Memoir Monday: In Which I Shave For The First Time.

(Hey y'all. This little thing is called Memoir Monday, and I'd be thrilled if you gave it a shot. Just jot down a story about yourself, grab my code down there, and I'll link you up to be read by all my wonderful blog buddies. The only rule? It has to be true. I am personally doing what I can to help cure your case of the Mondays. Thanks for playing along!)

I'm sure all of us have experienced the moment of deciding we have WAY to much hair, wherever it might be placed, and deciding that it is time to shave it all off. Today's story revolves around the very first time I ever picked up a razor, and just how naive I was.

My dad told me, "Son, you don't want to start shaving. Once you start, you'll never be able to quit, and you'll hate it." Of course, I was about 13, and I was a man. I had some peach fuzz, nothing that was even visible unless you had a good light source and maybe one of them fancy NASA telescopes for checkin out bumps on the moon.

I had no intention of listening to my fathers advice, and so I bugged him about it until he finally gave me a can of shaving foam, a disposable razor, and the words, "Knock yourself out. Just be careful." I took all three of these things to the restroom, where I began to lather up. My father had gone over all the steps with me, so I splashed hot water on my face, then put the foam on, then sat there for a while so that it would "loosen up" that peach fuzz that was already softer than than Obama approach to diplomacy.
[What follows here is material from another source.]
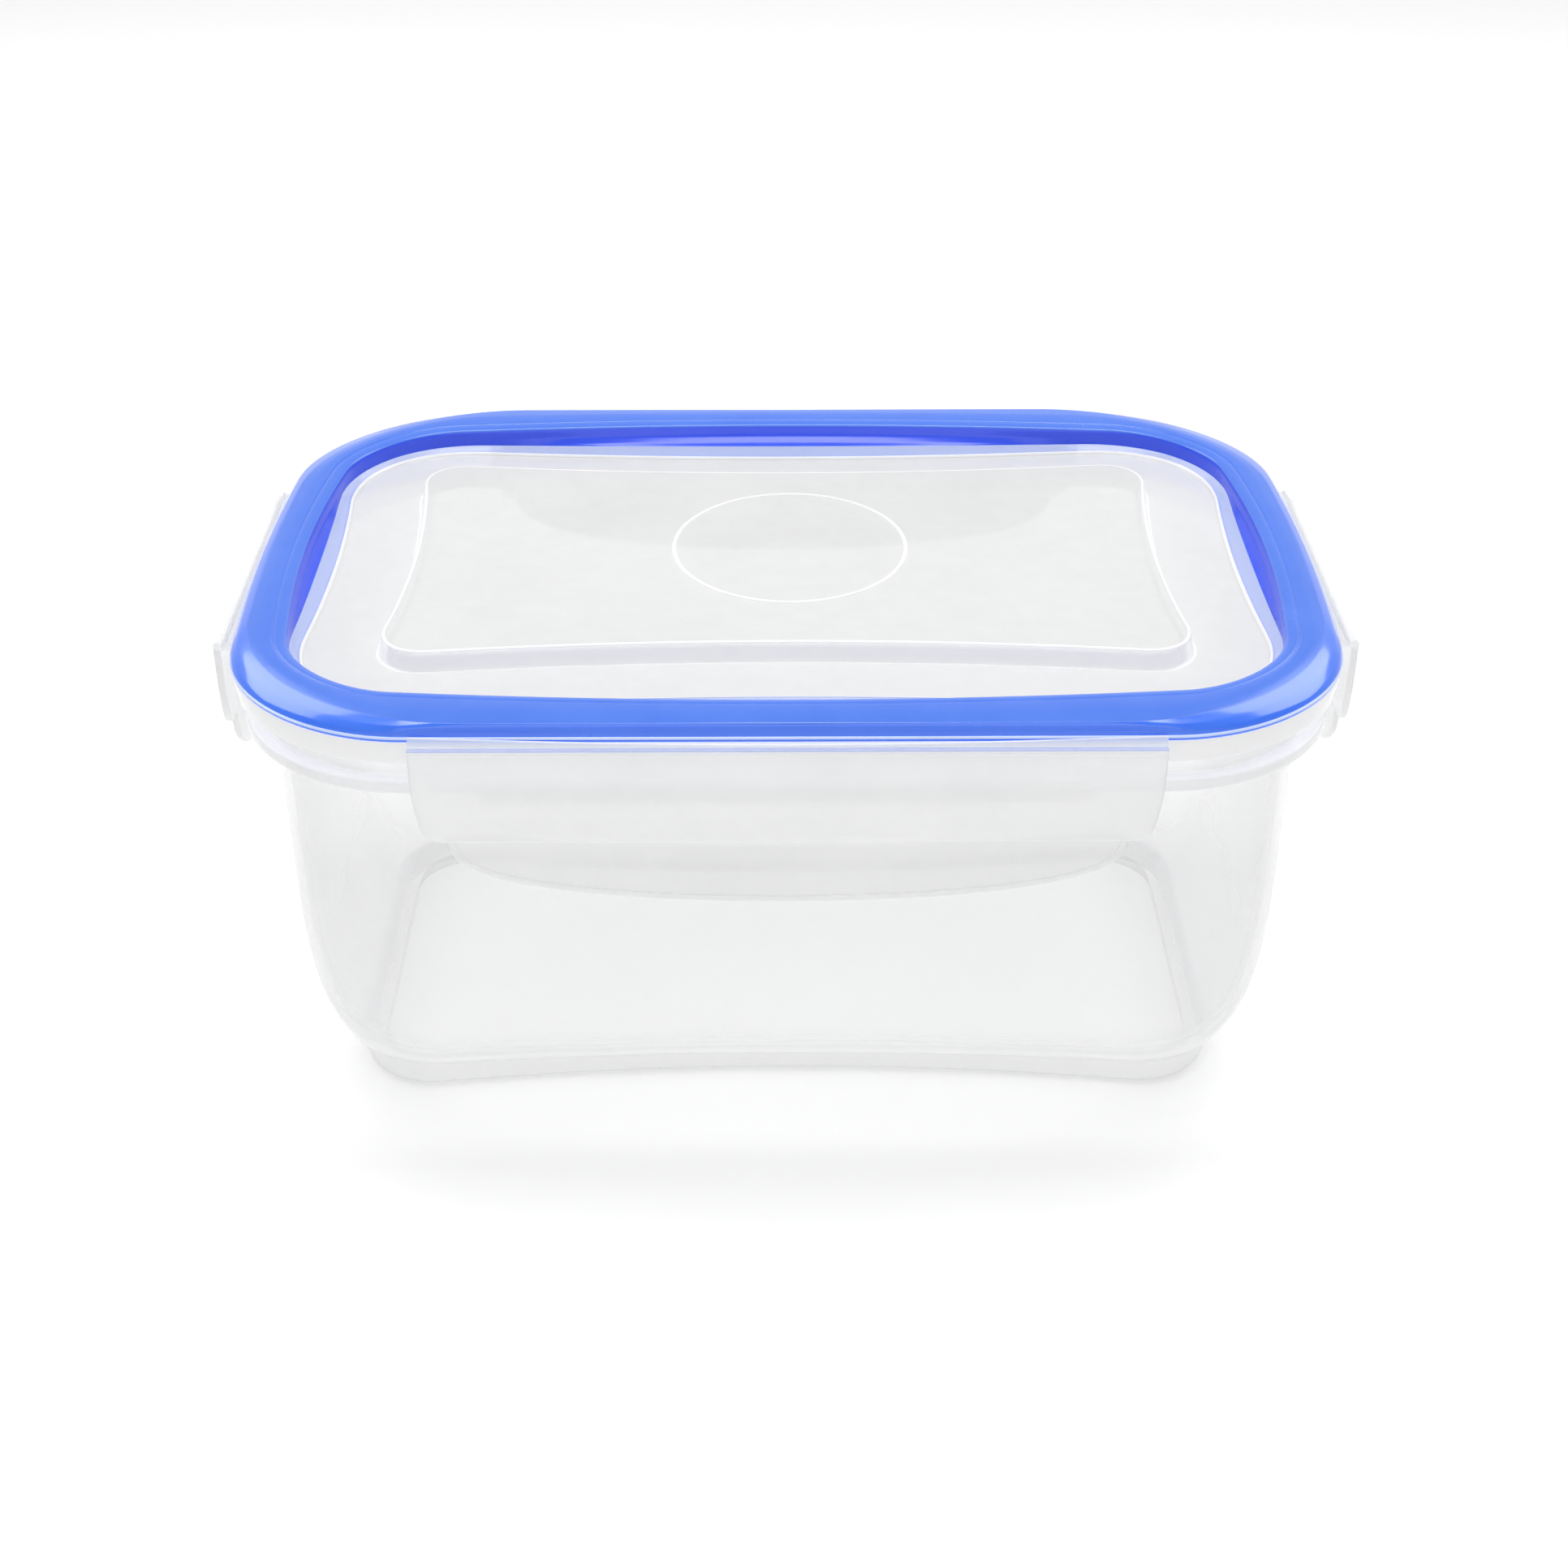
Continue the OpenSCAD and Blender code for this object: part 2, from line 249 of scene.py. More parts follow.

Then I started shaving. Oh how thrilled I was! I peeled away the foam one stripe at a time, being oh so very careful not to cut myself. I did a hell of a nice job too, because I didn't once even give myself a nick! I was a pro already, and it was the first time I'd ever shaved! I rinsed the razor every third or fourth pass, but I never once took my eyes off the mirror, because I was enjoying every second of this grown up activity.

Finally, I was done. I put the razor to the side and splashed my face with water much like the men do in the shaving cream commercials. That made a mess I had to clean up, but after I was done with that, I looked in the mirror to examine my newly shorn chin and upper lip. Alas, they were so much smoother! I had missed some spots, but oh how manly I felt!
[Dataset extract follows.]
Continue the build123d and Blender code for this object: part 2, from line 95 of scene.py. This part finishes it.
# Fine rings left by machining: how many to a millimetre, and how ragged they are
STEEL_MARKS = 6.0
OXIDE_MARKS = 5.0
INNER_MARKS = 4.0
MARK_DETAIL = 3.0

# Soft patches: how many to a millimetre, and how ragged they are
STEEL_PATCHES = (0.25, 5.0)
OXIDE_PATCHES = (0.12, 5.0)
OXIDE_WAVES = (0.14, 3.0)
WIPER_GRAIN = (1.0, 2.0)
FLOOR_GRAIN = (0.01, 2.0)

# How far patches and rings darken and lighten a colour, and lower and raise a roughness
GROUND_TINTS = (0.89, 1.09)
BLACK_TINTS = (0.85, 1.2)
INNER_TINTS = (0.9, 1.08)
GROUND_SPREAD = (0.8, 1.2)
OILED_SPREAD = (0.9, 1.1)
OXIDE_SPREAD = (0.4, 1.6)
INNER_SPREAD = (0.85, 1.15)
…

I reached down for the razor to do some light touch up work, and for the first time since I'd started, I happened to look at the blades. They looked awful white. They looked awful plastic. They looked an awful lot like I had neglected to ever take the cap off the razor the entire time I had spent shaving. And it turns out, that was exactly the case. I had spent the entire time shaving my face with a capped razor.

Of course, my family had a wonderful belly laugh at my expense, and I realized then that it was obviously not time for me to start shaving, if I had in fact knocked a few hairs off with the damn safety cap. If you think that stopped me though, you are dead wrong. I marched right back into that bathroom, uncapped that razor, foamed up again, and proceeded to butcher my pre-pubescent face into a bloody mess that took a couple of days to heal. But don't think for a second that I didn't enjoy using a half roll of toilet paper to cover my new "battle wounds."
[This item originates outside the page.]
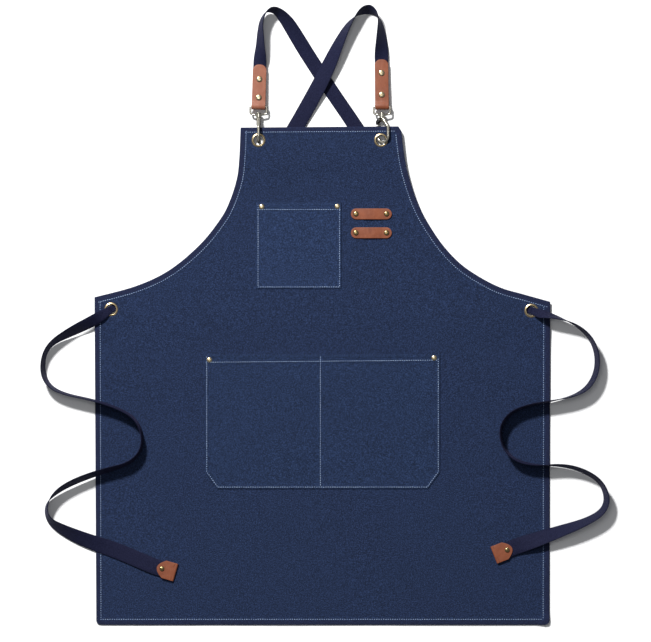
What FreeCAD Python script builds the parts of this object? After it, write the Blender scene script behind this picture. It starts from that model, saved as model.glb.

And now it is true, I hate shaving. I only have to about once or twice a week, because part of me is still that 13 year old boy that can't grow facial hair. However, if it were up to me, I'd go back to that peach fuzz anytime. That's real.


  1. I can't wait for the first time I shave.

    Should be any day now. 42 is around the time, right?

  2. So funny. My mother started me off with an electric razor for good reason!

  3. As a mom to 3 boys I have heard " can I shave now" for longer then I care to remember. Sadly my 17 yr old does not grow hair as quickly as his now 13 year old brother who must shave daily lol. Don't think he doesn't rub that in every chance he gets..

  4. Oh Man! I should've read your post this morning before I plunked mine out. It would've jogged a memory!

    I think my first shaving experience was taking a pink disposable Bic to my eyebrow.

    Heh...yeah...I had a unibrow once upon a time.....

  5. Sorry Trav, bad day, no emotional energy to draw from.

    Happy Memoir Monday - good podt but my sense of humour sucks tonight.

  6. i wish i could take down my beard with a plastic cap. usually these days i'm using a machette

  7. Oh so funny, considering I have a 15 year old who shaves about once a week. :-)

    I joined up with Memoir Monday this morning:


  8. I got tired of it, too. So I started growing a beard a few months ago. Love it. I don't know what others think, but I don't care. I don't have to look at me. But I can remember at 13 wanting to shave, too. That's what boys do...want to be a man.

  9. Link me up, Travis, I remember feeling grown... :) But it doesn't involve shaving!

  10. LOL!

    I remember my older brother wanting to shave the few little hairs that grew over his lip. It was even funnier that my younger brother grew a lot more hair than him, and started shaving a lot sooner! LOL!

    My older brother, now 35, still grows very little facial hair, while my younger brother has a full grown beard (yuck).

  11. I just posted about how my son shaved for the first time. He's four cause he's a real man. LOL.

  12. I have done the same thing. On my legs. Like, this morning.

    I'm a little slow to understanding this whole removing-the-razor-cap-thing.

  13. Dude. People are bailing left and right on the Monday Memoir thing. I totally forgot today.

    Shaving sucks. I never started shaving until I got in the Navy, and that was only because they made us. I still didn't have anything to shave, but they made us anyway.

  14. I should have never shaved. Now I'm saving up for electrolysis cause I effing hate shaving! Well not really saving up... But there's gotta be an easier way!

  15. Gee here I thought you were such an achiever not cut yourself for the first time shaving and come to find out it was a practice run!

    I cut myself so many times shaving as a teenager, I'm surprised I got any dates!

  16. I bugged my mom about shaving my pits for the longest time. I was more worried about those than my actual legs. She wouldn't relent until I came into the kitchen and using a pair of her scissors, starting snipping the hairs under my left arm. She finally gave me a razor, but my little brother still makes fun of me for that.

  17. Ok - THAT story was priceless! LOVED IT!